The Synchronous Optical Network (SONET) is a group of standards that define a hierarchical set of transmission rates and transmission formats for carrying high-speed, time-domain-multiplexed (TDM) digital signals. The lowest-rate link in the SONET hierarchy is the OC-1 level, which is capable of carrying 8000 STS-1 frames per second, at a line rate of 51.840 Mbps. A STS-1 frame contains 810 bytes of data, which are conventionally organized as a block of nine rows by 90 columns. The first three columns hold transport overhead (TOH), while the remaining 87 columns carry the information payload, referred to as the synchronous payload envelope (SPE). Multiple STS-1 frames can be multiplexed (together with STS-Mc frames) into STS-N frames, for transmission on OC-N links at rates that are multiples of the basic 51.840 Mbps STS-1 rate.
While the SONET standards have been adopted in North America, a parallel set of standards, known as the Synchronous Digital Hierarchy (SDH), has been promulgated by the International Telecommunication Union (ITU), and is widely used in Europe. From the point of view of the present invention, these alternative standards are functionally interchangeable. In SDH, the information structure used for data transport is the synchronous transport module (STM), which is similar to the SONET STS frame, although the basic STM-1 rate is 155.520 Mbps. The information payload carried by STM frames is referred to as a virtual container (VC-n). The VC-3 container, with a payload rate of 48.384 Mbps, is compatible with the STS-1 SONET rate, while the VC-4 container at 149.760 Mbps is compatible with the STS-3c SONET rate. SDH conventions and data rates are described in detail in ITU-T Recommendation G.707/Y.1322 (October, 2000), entitled “Network Node Interface for the Synchronous Digital Hierarch (SDH).”
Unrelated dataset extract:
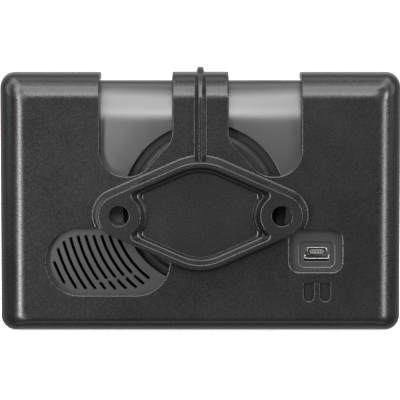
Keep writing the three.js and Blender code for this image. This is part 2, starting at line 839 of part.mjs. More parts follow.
// Speaker, rear to front: dust mesh, gasket, frame with cone, magnet
const meshRearY = innerBackY + 0.1;
const gasketRearY = meshRearY + 0.4;
const frameRearY = gasketRearY + 1;
const magnetRearY = frameRearY + 2.4;
navigator.add(
  part(
    "speaker_mesh",
    prism(stadium(grille)(0.8), meshRearY, meshRearY + 0.3).subtract(
      rod(dockX, dockZ, recessRadius + housingWall + 0.2, -through, through, 64),
    ),
    finishes.mesh,
  ),
  part(
    "speaker_gasket",
    turned(speakerX, speakerZ, [
      [speakerRadius - 1.4, gasketRearY],
      [speakerRadius, gasketRearY],
      [speakerRadius, frameRearY - 0.1],
      [speakerRadius - 1.4, frameRearY - 0.1],
      [speakerRadius - 1.4, gasketRearY],
    ]),
    finishes.rubber,
  ),
  part(
    "speaker_frame",
    turned(speakerX, speakerZ, [
      [speakerRadius - 1.2, frameRearY],
      [speakerRadius, frameRearY],
      [speakerRadius, frameRearY + 1],
      [5.2, frameRearY + 2.2],
      [4.4, frameRearY + 2.2],
      [speakerRadius - 1.2, frameRearY + 0.7],
      [speakerRadius - 1.2, frameRearY],
    ]),
    finishes.steel,
  ),
  part(
    "speaker_cone",
    turned(speakerX, speakerZ, [
      [0, frameRearY + 0.3],
      [2.6, frameRearY + 0.9],
      [speakerRadius - 1.5, frameRearY + 0.1],
      [speakerRadius - 1.5, frameRearY + 0.4],
      [3.2, frameRearY + 1.9],
      [0, frameRearY + 1.9],
    ]),
    finishes.speaker,
  ),
  part(
    "speaker_magnet",
    rod(speakerX, speakerZ, 5, magnetRearY, partRearY - 0.1, 24),
    finishes.magnet,
  ),
);

// USB socket
navigator.add(
  part(
    "usb_shell",
    prism(usbOutline(0), usbMouthY, usbEndY).subtract(
      prism(usbOutline(-usbWall), usbMouthY - 1, usbEndY + 1),
    ),
    finishes.steel,
  ),
  part(
    "usb_tongue",
    prism(usbOutline(-usbWall - 0.05), usbEndY - 1.5, usbEndY).add(
      block(portX - 2.1, portX + 2.1, usbMouthY + 0.8, usbEndY - 1, tongueZ - 0.35, tongueZ + 0.55),
    ),
    finishes.insulator,
  ),
);
for (let i = 0; i < contactCount; i++) {
  const x = portX + (i - (contactCount - 1) / 2) * contactPitch;
  navigator.add(
    part(
      `usb_contact_${i + 1}`,
      block(x - 0.18, x + 0.18, usbMouthY + 0.9, usbEndY - 1.55, tongueZ - 0.58, tongueZ - 0.38),
      finishes.gold,
    ),
  );
}

// Power key, with the switch that it presses
navigator.add(
  part("power_key", powerKey(), finishes.bezel),
  part(
    "switch_plunger",
    block(keyX - 0.6, keyX + 0.6, switchY - 0.6, switchY + 0.6, switchTopZ - 1.5, plungerTopZ),
    finishes.insulator,
  ),
  part(
    "power_switch",
    block(keyX - 3, keyX + 3, switchY - 1.8, partRearY, switchTopZ - 3.4, switchTopZ).subtract(
      block(
        keyX - 0.75, keyX + 0.75, switchY - 0.75, switchY + 0.75,
        switchTopZ - 1.5 - keyTravel - 0.3, switchTopZ + 1,
      ),
    ),
    finishes.steel,
  ),
);

caseScrews.forEach(([x, z], i) => {
  const headY = backY + 0.3;
  const slot = join(
    block(x - 1.1, x + 1.1, headY - 1, headY + 0.5, z - 0.2, z + 0.2),
    block(x - 0.2, x + 0.2, headY - 1, headY + 0.5, z - 1.1, z + 1.1),
  );
  const screw = turned(x, z, [
    [0, headY],
    [screwHeadRadius - 0.5, headY],
    [screwHeadRadius, headY + 0.4],
    [screwHeadRadius, backY + screwHeadSeat - 0.1],
    [screwShankRadius, backY + screwHeadSeat - 0.1],
    [screwShankRadius, chassisFrontY - 0.1],
    [0, chassisFrontY - 0.1],
  ], 16);
  navigator.add(part(`case_screw_${i + 1}`, screw.subtract(slot), finishes.steel));
});

const object = new THREE.Group();
object.add(cradle, navigator);

export default object;
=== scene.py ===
import math

import bmesh
import bpy
import numpy as np
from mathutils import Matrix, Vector


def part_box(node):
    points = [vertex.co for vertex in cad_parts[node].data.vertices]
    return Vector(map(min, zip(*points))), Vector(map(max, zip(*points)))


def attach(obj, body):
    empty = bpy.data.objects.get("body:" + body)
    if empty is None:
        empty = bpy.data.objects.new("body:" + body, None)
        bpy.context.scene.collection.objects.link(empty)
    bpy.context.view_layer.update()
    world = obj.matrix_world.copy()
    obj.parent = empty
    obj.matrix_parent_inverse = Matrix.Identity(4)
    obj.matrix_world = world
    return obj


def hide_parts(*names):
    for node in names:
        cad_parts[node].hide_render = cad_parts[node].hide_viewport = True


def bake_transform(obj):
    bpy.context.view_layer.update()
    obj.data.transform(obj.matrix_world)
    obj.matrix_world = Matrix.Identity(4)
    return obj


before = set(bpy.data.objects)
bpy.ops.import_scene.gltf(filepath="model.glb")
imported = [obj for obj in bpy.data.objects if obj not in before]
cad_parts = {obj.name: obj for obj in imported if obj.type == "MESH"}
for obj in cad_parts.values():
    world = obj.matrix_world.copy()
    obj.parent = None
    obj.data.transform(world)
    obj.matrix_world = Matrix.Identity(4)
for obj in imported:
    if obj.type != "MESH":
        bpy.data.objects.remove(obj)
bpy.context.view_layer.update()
print("frame loaded:", len(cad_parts), "nodes")

mm = 0.001
fixed = "cradle_and_navigator"


def nodeBox(node):
    low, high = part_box(node)
    return np.array(low) / mm, np.array(high) / mm


shellLow, shellHigh = nodeBox("cradle_shell")
housingLow, housingHigh = nodeBox("rear_housing")
bezelHigh = nodeBox("front_bezel")[1]


# Outlines are rows of x, z in millimetres, counter-clockwise as seen from the rear.
def arc(x, z, radius, start, stop, steps):
    angles = np.radians(np.linspace(start, stop, steps + 1))
    return np.column_stack([x + radius * np.cos(angles), z + radius * np.sin(angles)])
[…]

For transporting payloads that do not fit efficiently into the standard set of virtual containers, ITU-T Recommendation G.707/Y.1322 (Chapter 11) defines VC concatenation, which allows multiple virtual containers to be combined to provide a desired bandwidth. Two methods for concatenation are defined: contiguous and virtual concatenation. Both methods provide concatenated bandwidth of X times Container-N at the SDH path termination. Contiguous concatenation maintains the contiguous bandwidth through out the whole transport and is limited to X=4, 16 and 64. Virtual concatenation breaks the contiguous bandwidth into individual VCs, transports the individual VCs and recombines these VCs to a contiguous bandwidth at the end point of the transmission. Virtual concatenation requires concatenation functionality only at the path termination equipment, while contiguous concatenation requires concatenation functionality at each network element. The concatenated container, made up of X VC-N containers, is referred to as VC-N-Xc (contiguous concatenation) or VC-N-Xv (virtual concatenation). Virtual-concatenated containers are particularly useful for carrying packet data over SDH or SONET networks, wherein the bandwidth required by the packet traffic is often greater or less than the applicable standard container size.
Changing networks needs and conditions sometimes make it necessary to change the size of the concatenated containers that are in use on a given SONET/SDH link. For this purpose, ITU-T Recommendation G.7042/Y.1305 (November, 2001), which is incorporated herein by reference, defines the “Link Capacity Adjustment Scheme (LCAS) for Virtual Concatenated Signals.” LCAS can be used to increase or decrease the capacity of a container that is transported in a SDH network using virtual concatenation. To change the container capacity on a virtual-concatenated link between a transmitter and a receiver, the transmitter sends control packets to the receiver, indicating the desired change and enabling the receiver to make the change in synchronization with the transmitter. The LCAS mechanism is “hitless,” i.e., it is capable of adjusting the capacity of a link without interrupting or causing errors in the data traffic flowing over the link.